The CMAN executive said Nigeria would “definitely” become a self-sufficient cement producing nation, banking on the fact that Dangote’s Ibeshe plant in Ogun State, with six million metric tonnes of cement production capacity, would commence production soon.

He said the company hoped to pump 20.5 million tonnes of the product into the market with Obajana Cement Factory producing 10 million metric tonnes; Ibeshe, six million metric tonnes and Gboko Plant in Benue State with 4.5 million metric tonnes.

He also hinted on the 2.5 million metric tonnes per annum capacity Lakatabu cement plant already completed by Lafarge Cement WAPCO in Ewekoro, Ogun State, which would turn out its first cement by the middle of next month as evidence that Nigeria was now set to be self-reliant in cement production.

Also commenting on the cement price reduction, the Abuja Chamber of Commerce and Industry Mines and Agriculture (ABUCCIMA) said that it was a very well timed development, stressing that for a developing country like Nigeria, which required lots of cement to bridge the huge infrastructure gap, a reduction in cement price was most desirable.

President of ABUCCIMA, Mr Dele Oye, said the 10 per cent reduction in the price of a 50kg bag of cement would translate into huge gains for both ordinary Nigerians managing to build their own houses with direct labour and contractors carrying out huge construction projects.

According to Oye, “Despite the high inflation rate; increase in the price of diesel from N60 to N160 per litre; devaluation of the naira from N119 to N154 among several other factors, Dangote has crashed the ex-factory price of a 50-kg bag of cement below the N1,380 pre June 2008 price.”

To also effectively cushion the effect of transporting the products to the end users, the company had taken delivery of 5,000 trucks and 100 brand new bulk cement tankers to improve its distribution network across the nation for easy distribution.

The new trucks and bulk cement tankers, which are being deployed for the haulage of the product from its factories and various bagging plants to all nooks and crannies of the country, will significantly reduce the time lag between production and delivery to distributors. 

Dangote Cement currently has presence in 14 different African countries.

The countries include: Zambia, Tanzania, South Africa, Congo (Brazzaville), Ethiopia, Cameroon (grinding), Sierra Leone, Cote d’Ivoire, Liberia, Ghana and Senegal, among others.

The expansion move, according to the company, was to ensure that Africa remains self-sufficient in cement production and making the products easily available and at highly affordable costs to the end users.

A United States-based rating agency, Boston Consulting Group (BCG), had listed the Dangote Group among the top 40 African Challengers, which are companies of African origin that have the potential to rival Fortune 500 Companies.

Some of the criteria used in making the selection included size, growth and international expansion.
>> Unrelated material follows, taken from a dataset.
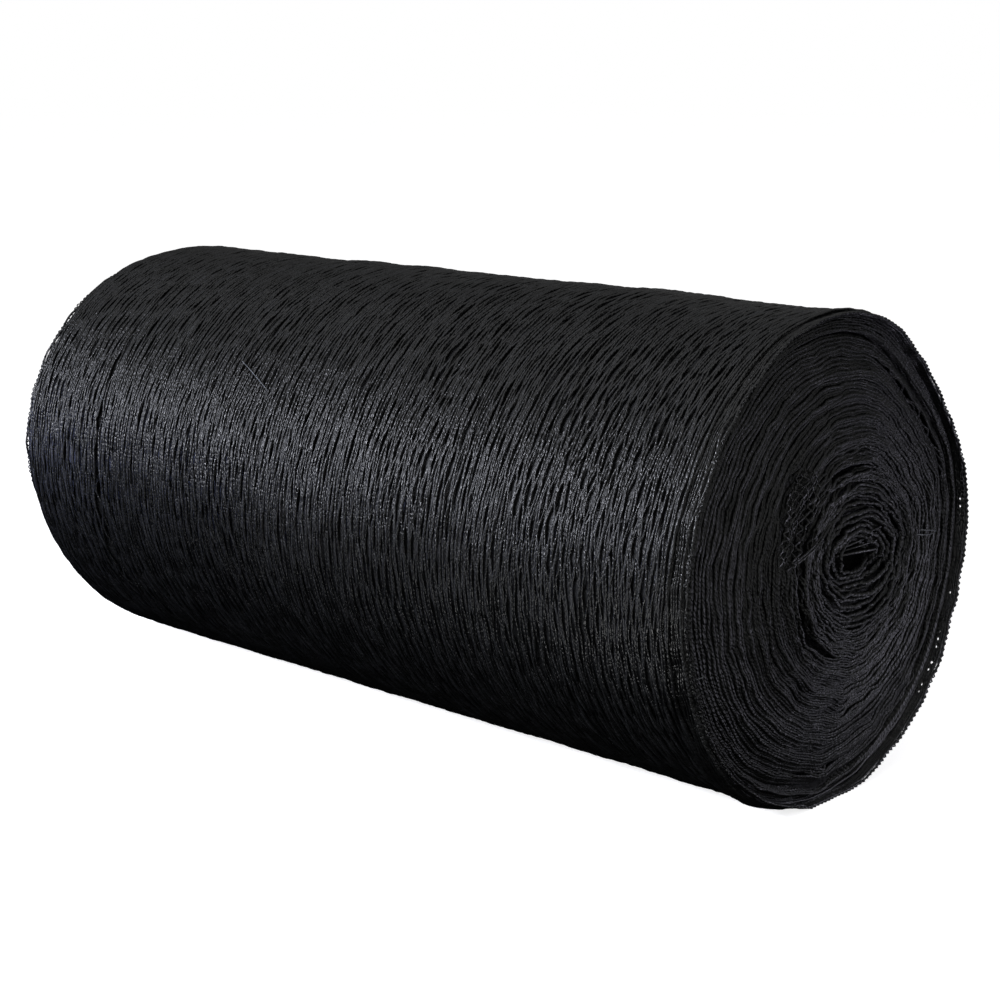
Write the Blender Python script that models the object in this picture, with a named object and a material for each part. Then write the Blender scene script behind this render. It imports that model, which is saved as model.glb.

Dangote Group has 13 subsidiaries spread all over Nigeria. All these enhanced its positive rating.

While a whopping $400 million was invested in Zambia for the construction of the plant, Dangote increased its stake in Sephaku Cement (Pty) Limited, which is based in South Africa, from 19.76 per cent to 64 per cent, with an investment of R779 million. The huge investment into Sephaku Cement by Dangote is the largest ever foreign direct investment (FDI) by an African company into South Africa.